International service-learning (ISL) is popular in higher education, and many physical therapy educational programs are adding ISL opportunities to their curricula because doing so aligns with student interest and the increasingly global nature of the profession. The faculty leading these experiences have not been studied. Nearly all faculty in physical therapy programs are educated as therapists and not as teachers. Most do not have any background in pedagogical practice or educational theory. The purpose of this study was to describe faculty leading ISL experiences in physical therapy educational programs and compare them to faculty who do not participate in ISL. Of specific interest were demographic variables, teaching style, and educational theoretical frames.

Method:

Data were collected using an online Faculty Survey. Responses from 205 physical therapy faculty subjects from across the United States were used for analysis. Forty seven (23%) of these subjects reported having participated in international service-learning.

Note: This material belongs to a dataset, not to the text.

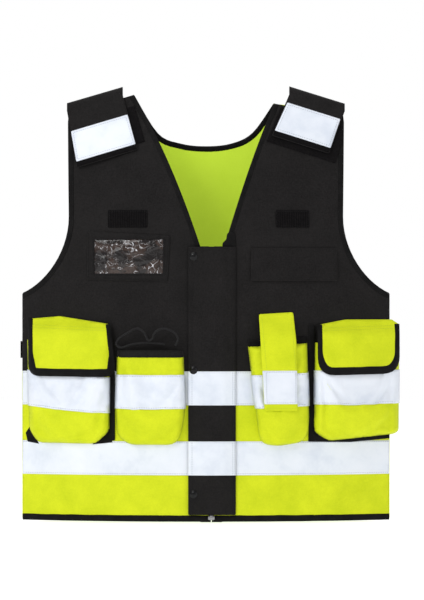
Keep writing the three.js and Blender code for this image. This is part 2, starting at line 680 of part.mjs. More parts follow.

Data from faculty who participate in ISL (Y-ISL) were compared to those of faculty who do not participate in ISL (N-ISL).

Analysis/Results:

When comparing the Y-ISL and the N-ISL groups in terms of their demographics using descriptive statistics, t-test analysis, or chi-square analysis differences were found only in age and years of practice. In terms of teaching style type (TST) - Expert/Formal Authority; Personal Model/Formal Authority/Delegator; Formal Authority/Delegator; Formal Authority/Facilitator/Delegator; Delegator/ Facilitator, chi-square analysis results indicate that there is no significant association between TST and Y-ISL and N-ISL. When exploring the theoretical frame types (TFT); progressive, critical, and professional - chi-square analysis indicated that there is a significant association between TFT and Y-ISL and N-ISL. Y-ISL faculty are more likely than N-ISL faculty to come from a critical theory frame. Regression analysis resulted in a model that is unable to predict Y-ISL or N-ISL group membership based on faculty demographics, TST, and TFT.

Discussion:

The relevance of the study findings in relation to institutions of higher education, the field of physical therapy in general, physical therapy educational programs both with and without ISL programs and individual faculty are addressed.